When using the Spark-RDD API, we can use broadcast-variables to optimize the way spark distributes immutable state.
1) How do broadcast-variables work internally?
My assumption is: With every closure that is used to perform an operation on the dataset, all it's referenced variables have to be serialized, transferred over the network and restored along with the task so that the closure can be executed.
When registering a broadcast-variable like this:
val broadcastVar = sc.broadcast("hello world")
the returned object (Broadcast[String]
) doesn't keep a reference to the actual object ("hello world") but only some ID.
When a broadcast-variable-handle is being referenced from within a closure like said above, it will be serialized just the way every other variable is - just that a broadcast-variable-handle itself doesn't contain the actual object.
When the closure is later being executed on the target nodes, the actual object ("hello world") has been already transferred to each node. When the closure hits the point where broadcastVar.value
is called, the broadcast-variable-handle internally retrieves the actual object using the ID.
Is this assumption correct?
2) Is there a way to take advantage of this mechanism in Spark-SQL?
Let's say I have a set of values that is allowed.
When using the RDD-API I would create a broadcast-variable for my allowedValues:
val broadcastAllowedValues = sc.broadcast(allowedValues) // Broadcast[Set[String]]
rdd.filter(row => broadcastAllowedValues.value.contains(row("mycol")))

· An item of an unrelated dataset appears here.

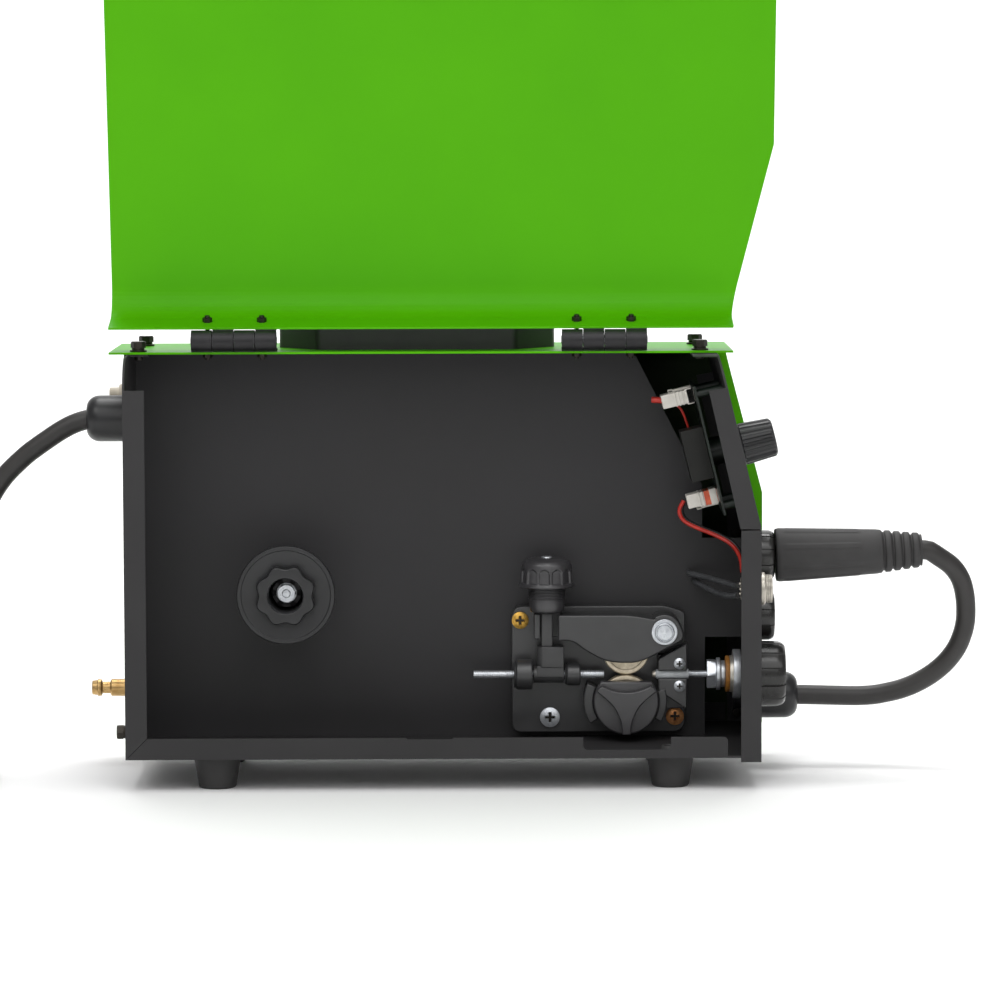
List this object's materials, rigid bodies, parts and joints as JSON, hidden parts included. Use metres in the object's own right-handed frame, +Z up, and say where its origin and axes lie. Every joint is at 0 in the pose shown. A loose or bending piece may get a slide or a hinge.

Naturally, when using the Spark-SQL-API I would use the Column.isin
/ Column.isInCollection
method for that:
dataframe.where(col("mycol").isInCollection(allowedValues))
but it seems like I can't get the advantage of a broadcast-variable this way.
Also, if I would change this piece of code to the following:
val broadcastAllowedValues = sc.broadcast(allowedValues) // Broadcast[Set[String]]
dataframe.where(col("mycol").isInCollection(allowedValues.value))
this part:
col("mycol").isInCollection(allowedValues.value)
// and more important this part:
allowedValues.value
will already be evaluated on the driver, resulting in a new Column
-Object. So the broadcast-variable looses it's advantage here. It even would have some overhead compared to the first example ...
Is there a way to take advantage of Broadcast-Variables using the Spark-SQL-API or do I have to explicitly use the RDD-API at these points?